GOAL: Repeat precisely, and only, the lines between the line containing "Describe how this" and the end of the listing below, both ends included.

DATA SUPPLIED:
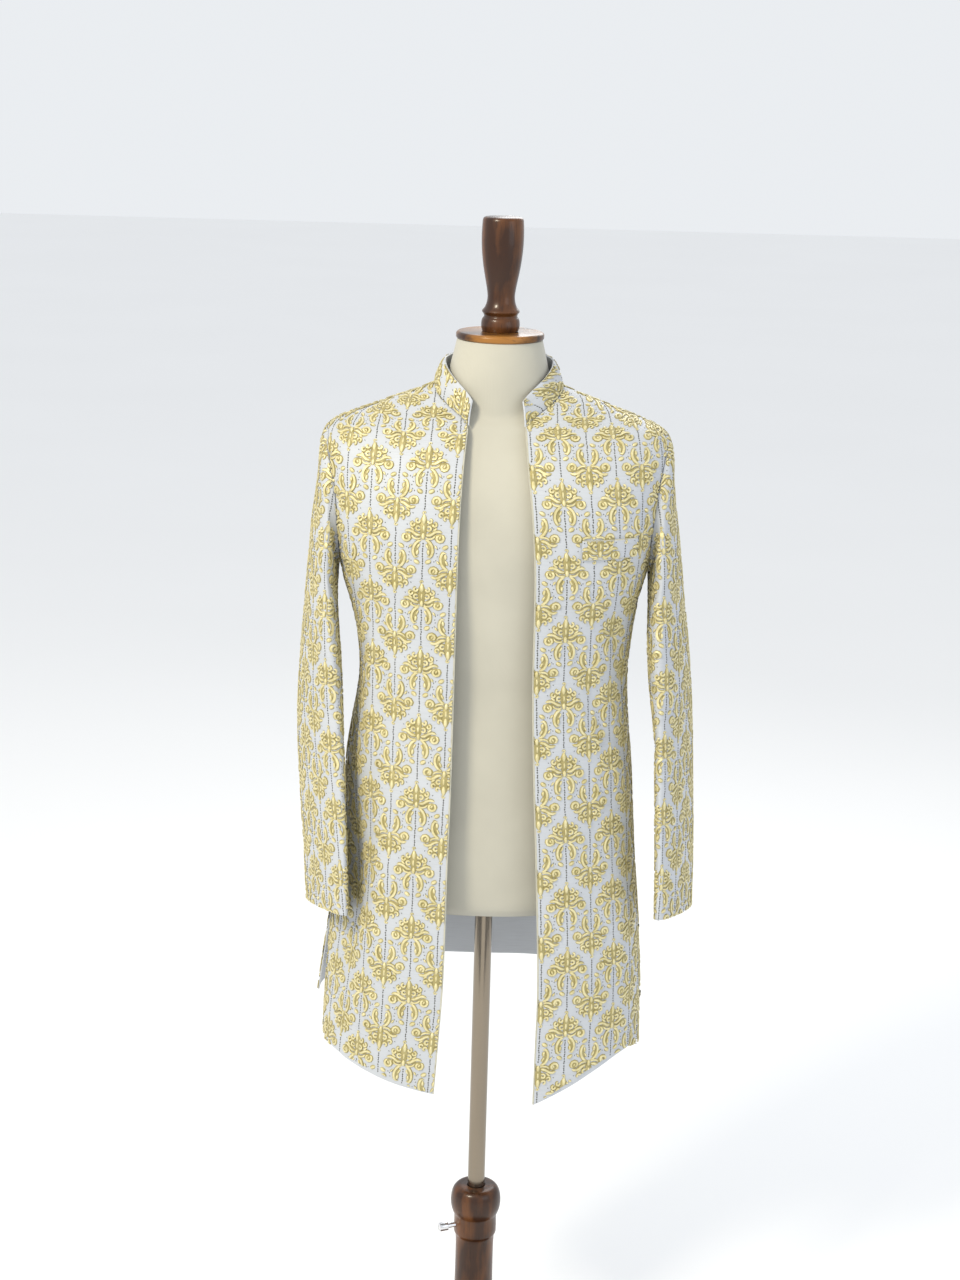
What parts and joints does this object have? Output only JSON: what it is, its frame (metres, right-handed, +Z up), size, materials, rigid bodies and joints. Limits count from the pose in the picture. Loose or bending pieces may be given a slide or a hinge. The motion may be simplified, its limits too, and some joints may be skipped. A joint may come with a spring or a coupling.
{
  "type": "sherwani coat on dress form",
  "caption": "Long open-front sherwani coat in ivory silk with raised gold scrolls, stand collar and breast pocket, worn by a limbless dress form on a turned wooden stand",
  "frame": {"origin": "the middle of the whole outline seen from above, at floor height; the stand's axis is 8 mm to the wearer's right of it", "axes": "+X to the wearer's left, +Y towards the coat's back, +Z up"},
  "size_m": [0.5443, 0.424, 1.693],
  "materials": {
    "cloth": "ivory silk with raised gold thread, soft sheen",
    "form_cover": "matt cream jersey",
    "wood": "glossy dark walnut varnish",
    "base_wood": "satin dark walnut stain",
    "pole_metal": "polished",
    "screw_metal": "polished"
  },
  "bodies": {
    "root": {"front_right": "cloth", "front_left": "cloth", "back": "cloth", "sleeve_right_upper": "cloth", "sleeve_right_under": "cloth", "sleeve_left_upper": "cloth", "sleeve_left_under": "cloth", "collar": "cloth", "pocket_welt": "cloth", "form_torso": "form_cover", "neck_disc": "wood", "finial": "wood", "pole": "pole_metal", "column": "wood", "clamp_screw": "screw_metal", "base": "base_wood"}
  },
  "joints": []
}
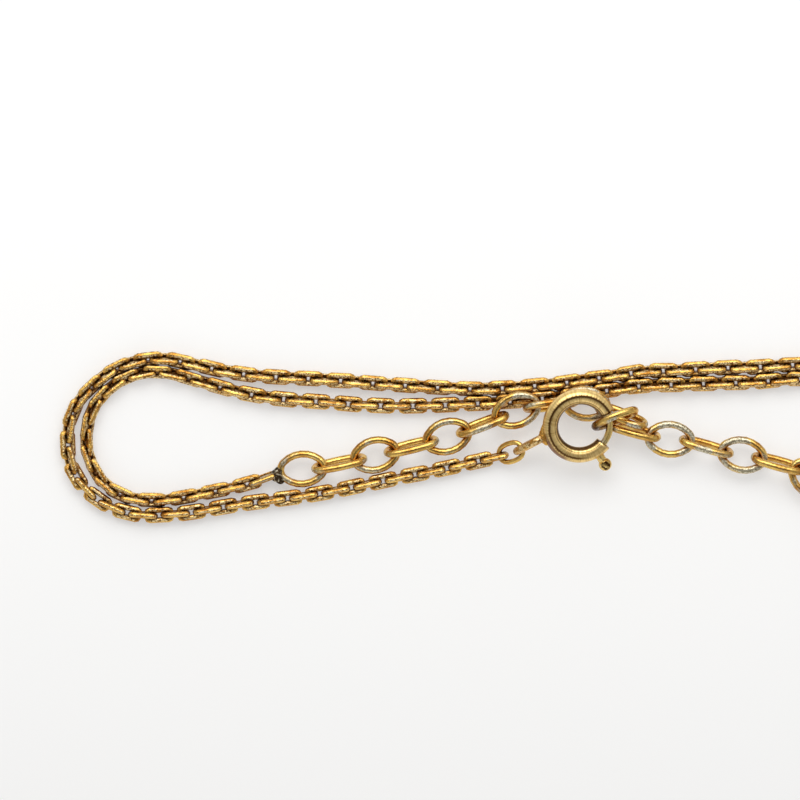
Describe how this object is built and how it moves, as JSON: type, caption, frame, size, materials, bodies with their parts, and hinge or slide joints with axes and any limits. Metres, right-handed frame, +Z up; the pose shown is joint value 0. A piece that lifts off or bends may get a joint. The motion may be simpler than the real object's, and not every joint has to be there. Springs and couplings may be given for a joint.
{
  "type": "heart pendant necklace",
  "caption": "Fine flattened cable chain necklace laid doubled, with a spring ring clasp hooked into a chain extender and a puffed heart pendant on a bail.",
  "frame": {"origin": "middle of the footprint of the laid necklace, on the table's surface", "axes": "+X along the doubled necklace, from the turn beside the clasp to the heart; +Y away from the viewer as in the picture; +Z up off the table"},
  "size_m": [0.1747, 0.0203, 0.0055],
  "materials": {
    "chain_gold": "polished, worn",
    "extender_gold": "polished",
    "clasp_gold": "satin",
    "bolt_gold": "polished",
    "pendant_gold": "polished"
  },
  "bodies": {
    "necklace": {"fine_chain": "chain_gold", "extender_end": "extender_gold", "clasp_ring": "clasp_gold", "clasp_link": "extender_gold", "bail": "pendant_gold", "heart": "pendant_gold", "extender_link_2": "extender_gold", "extender_link_3": "extender_gold", "extender_link_4": "extender_gold", "extender_link_5": "extender_gold", "extender_link_6": "extender_gold", "extender_link_7": "extender_gold", "extender_link_8": "extender_gold", "extender_link_9": "extender_gold", "extender_link_10": "extender_gold", "extender_link_11": "extender_gold", "extender_link_12": "extender_gold", "extender_link_13": "extender_gold", "extender_link_14": "extender_gold", "extender_link_15": "extender_gold", "extender_link_16": "extender_gold", "extender_link_17": "extender_gold", "extender_link_18": "extender_gold", "extender_link_19": "extender_gold"},
    "bolt": {"clasp_bolt": "bolt_gold"}
  },
  "joints": [
    {"name": "bolt_slide", "type": "hinge", "parent": "necklace", "child": "bolt", "pos_m": [-0.02989, 0.00122, 0.00385], "axis": [0.097, -0.24, 0.9659], "range_deg": [-55, 0], "stiffness_Nm_per_rad": 0.004, "springref_deg": 40.11}
  ]
}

RESPONSE TO THE TASK:
Describe how this object is built and how it moves, as JSON: type, caption, frame, size, materials, bodies with their parts, and hinge or slide joints with axes and any limits. Metres, right-handed frame, +Z up; the pose shown is joint value 0. A piece that lifts off or bends may get a joint. The motion may be simpler than the real object's, and not every joint has to be there. Springs and couplings may be given for a joint.
{
  "type": "heart pendant necklace",
  "caption": "Fine flattened cable chain necklace laid doubled, with a spring ring clasp hooked into a chain extender and a puffed heart pendant on a bail.",
  "frame": {"origin": "middle of the footprint of the laid necklace, on the table's surface", "axes": "+X along the doubled necklace, from the turn beside the clasp to the heart; +Y away from the viewer as in the picture; +Z up off the table"},
  "size_m": [0.1747, 0.0203, 0.0055],
  "materials": {
    "chain_gold": "polished, worn",
    "extender_gold": "polished",
    "clasp_gold": "satin",
    "bolt_gold": "polished",
    "pendant_gold": "polished"
  },
  "bodies": {
    "necklace": {"fine_chain": "chain_gold", "extender_end": "extender_gold", "clasp_ring": "clasp_gold", "clasp_link": "extender_gold", "bail": "pendant_gold", "heart": "pendant_gold", "extender_link_2": "extender_gold", "extender_link_3": "extender_gold", "extender_link_4": "extender_gold", "extender_link_5": "extender_gold", "extender_link_6": "extender_gold", "extender_link_7": "extender_gold", "extender_link_8": "extender_gold", "extender_link_9": "extender_gold", "extender_link_10": "extender_gold", "extender_link_11": "extender_gold", "extender_link_12": "extender_gold", "extender_link_13": "extender_gold", "extender_link_14": "extender_gold", "extender_link_15": "extender_gold", "extender_link_16": "extender_gold", "extender_link_17": "extender_gold", "extender_link_18": "extender_gold", "extender_link_19": "extender_gold"},
    "bolt": {"clasp_bolt": "bolt_gold"}
  },
  "joints": [
    {"name": "bolt_slide", "type": "hinge", "parent": "necklace", "child": "bolt", "pos_m": [-0.02989, 0.00122, 0.00385], "axis": [0.097, -0.24, 0.9659], "range_deg": [-55, 0], "stiffness_Nm_per_rad": 0.004, "springref_deg": 40.11}
  ]
}